FIG. 4A—Shows the hull in elevation (side) view. This view shows the rise of the flares at the bow and stern which prevent the wings from increasing the boats tendency to dive into waves.

DETAILED DESCRIPTION OF THE INVENTION

This invention is an improvement on kayak hull designs by adding hull/deck flares above the shear/water line to increase stability in rough water conditions without increasing hull cross section in calm water conditions (see FIG. 2A). The hull/deck flares do not contact the water until rough water conditions producing waves raise the water into contact with the flares (see FIG. 3A). The increased amount of hull in contact with the water increases the kayaks stability.

FIG. 1A shows the areas forward and behind the cockpit left clear of for with reduced flares. This is done to allow the kayaker to paddle freely without obstruction. The maximum width at the cockpit would not exceed twenty eight inches. The flares forward and behind the cockpit would not exceed four inches beyond the hull width below the shear/water line on either side (at the ends of the center cockpit area) and tapper to no more than two inches at the bow and stern.

The flares should rise upward as the get closer to the bow and stern (see FIG. 4A). This allows waves to flow under the flares providing lift in lieu of pressing downward onto the flare.

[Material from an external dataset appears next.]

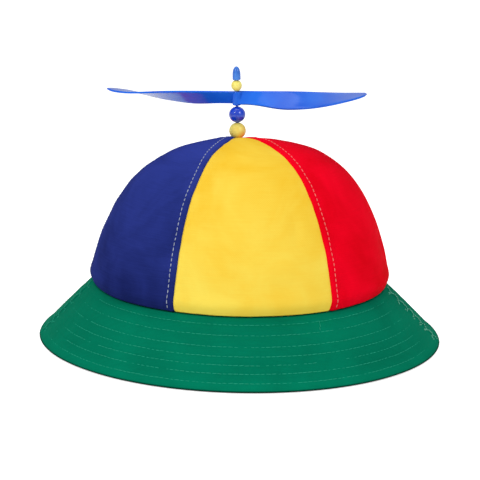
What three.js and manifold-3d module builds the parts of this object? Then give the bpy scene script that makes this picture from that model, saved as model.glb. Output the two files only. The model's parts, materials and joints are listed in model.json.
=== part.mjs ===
// Propeller beanie: a soft crown of six sewn panels on a flared brim, with a propeller
// that spins on a pin threaded with beads. Millimetres, +Z up, the front faces -Y.
// The origin is the centre of the brim's lower edge, on the surface that the hat rests on.
// Azimuths are in degrees, from the front towards +X.

import * as THREE from 'three';
import { mergeVertices } from 'three/addons/utils/BufferGeometryUtils.js';
import Module from 'manifold-3d';

const wasm = await Module();
wasm.setup();

// Crown: outer sizes, and the cloth that it is sewn from
const crownRadius = 91.3;
const crownHeight = 87.4;
const crownWall = 1.4;
const crownPuff = 1.5;
const crownFullness = 3.9;
const dentDepth = 1.4;
const collarRadius = 2.3;
const panelGap = 0.3;

// Brim: the flare from the crown's seam down to the edge that rests on the surface
const brimRadius = 123;
const brimRise = 33.8;
const brimWall = 2.4;
const brimBow = 0.6;
const brimEdgeRound = 0.8;
const brimSeamAzimuth = 84;
const brimSeamGap = 0.3;
const crownSeatGap = 0.3;

// Spindle: the pin leans to -X, and its washer holds it under the crown's apex
const spindleOffset = -3.7;
const spindleLean = 2.4;
const pinRadius = 0.8;
const washerRadius = 5.5;
const washerHeight = 1.0;
const threadClearance = 0.35;
const stackGap = 0.3;
const beadSeatGap = 0.3;

// What is threaded on the pin, from the bottom up
const lowerBeadRadius = 4.95;
const upperBeadRadius = 4.85;
const hubRadius = 2.6;
const hubLength = 8.4;
const hubNeck = 0.8;
const smallBeadRadius = 3.0;
const smallBeadLength = 6.4;
const capRadius = 2.45;
const capLength = 8.1;
const capBoreDepth = 5.0;
const pinTopGap = 0.4;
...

This improves the performance of the flares by increasing the amount of water underneath the hull by keeping the hulls bow and stern above the waves. If the flares enter a wave the design will still improve stability by providing a greater hull cross-section.

Waves intersection the hull from a ninety degree angle will have no effect on the hulls stability since the amount of hull in contact with the water has been increased.